I then decided to go directly to the source. I walked the five blocks to the downtown social security office. As I entered, there was a machine that I pressed to get a ticket. The ticket printed and read, “You will be helped in approximately 450 minutes. Please take a seat and wait for your number to be called.” The hundreds of people sitting and waiting was a daunting site to see, and without 450 minutes to spare, I turned around and walked home. At home I looked up the social security phone number and gave them a ring. 20 minutes after listening to ear piercing on-hold music, I was startled by a real-live voice. This was a breakthrough.
The helpful man on the other end informed me that the policy was part of the 1977 Omnibus Reconciliation Act. With that name, no wonder I couldn’t find it online. He told me that this social security policy applies to every country in the world, not just Mexico. Surprised and unbelieving I asked, “So a women from Australia has to fly to the US and back twice a year to receive her checks?” He replied, “well they actually have a treaty with us to override it, so Australians can receive the checks without traveling.” On to something, I asked, “how many other countries have a treaty like this too?” “A few” he said. “What about France, England, Germany, Italy, Canada, Switzerland, Denmark…” I inquired. The answer was yes, yes, and yes. They all have treaties too. “What about Brazil, Honduras, Peru, Argentina…” The answer was no, no, no. They don’t have treaties. I quickly learned that if a country was primarily white and wealthy, they most likely had the treaty. If they weren’t white or wealthy, they most likely didn’t have the treaty.
This conversation was incredibly helpful and changed my thought path on how the policy might be changed. I had assumed that the policy was discriminatory against a few countries, and therefore could be challenged on the basis of NAFTA, other international agreements, or as unconstitutional. But the fact is that the policy is completely universal, and across the board. It is just isolated treaties that help some countries get around this crippling policy. Can a country be blamed for signing treaties with some countries and not with others? That is a right the government does indeed have.

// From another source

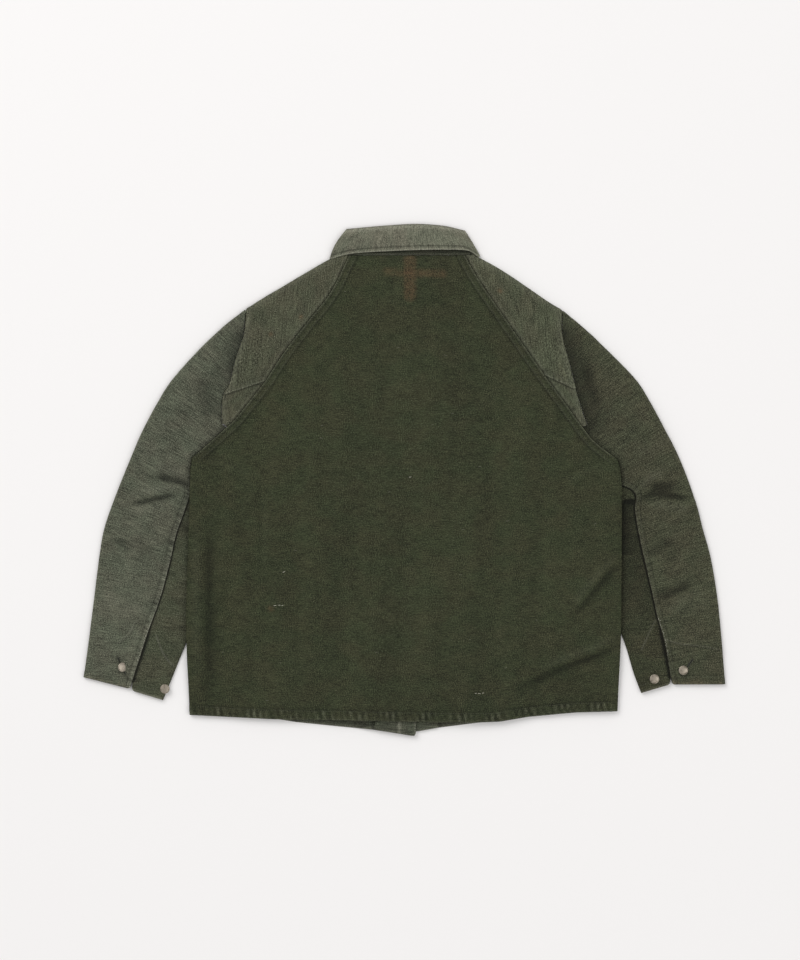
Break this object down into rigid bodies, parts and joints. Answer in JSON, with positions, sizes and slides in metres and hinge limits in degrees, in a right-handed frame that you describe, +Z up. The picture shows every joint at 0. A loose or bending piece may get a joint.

The questions that this arrangement begs are what does a country need to attain this treaty. Has Mexico really not tried to make the treaty? Or have they just been denied? Is requiring a women from South America to come to the US twice a year to receive her checks essentially denying her her checks, because the travel expenses would make it fiscally useless? Is there a reason for the immense racial divide that tells whether or not a country has the overriding treaty? If we accept that it is necessary for Canada to have a treaty, why isn’t it equally necessary for Mexico to have the treaty?
My next goal is to answer these questions and then write a letter to my Congressmen.
As I have previously written, it is rare that I can feel so one-sided and sure about right and wrong on a particular issue, but this is one of those rare occasions. I know that this policy towards survivors of social security contributors needs to end, and the sooner the better. If you feel outraged, or even just agitated, by the situation Maria finds herself in, or for the citizen whose wife is put through so much just to receive the checks his family deserves, I hope you will help end this. I will post the letter to my congressmen, hoping that anyone interested will alter it accordingly and pay the 44 cents to send it along to his/her congressperson with his/her signature at the bottom.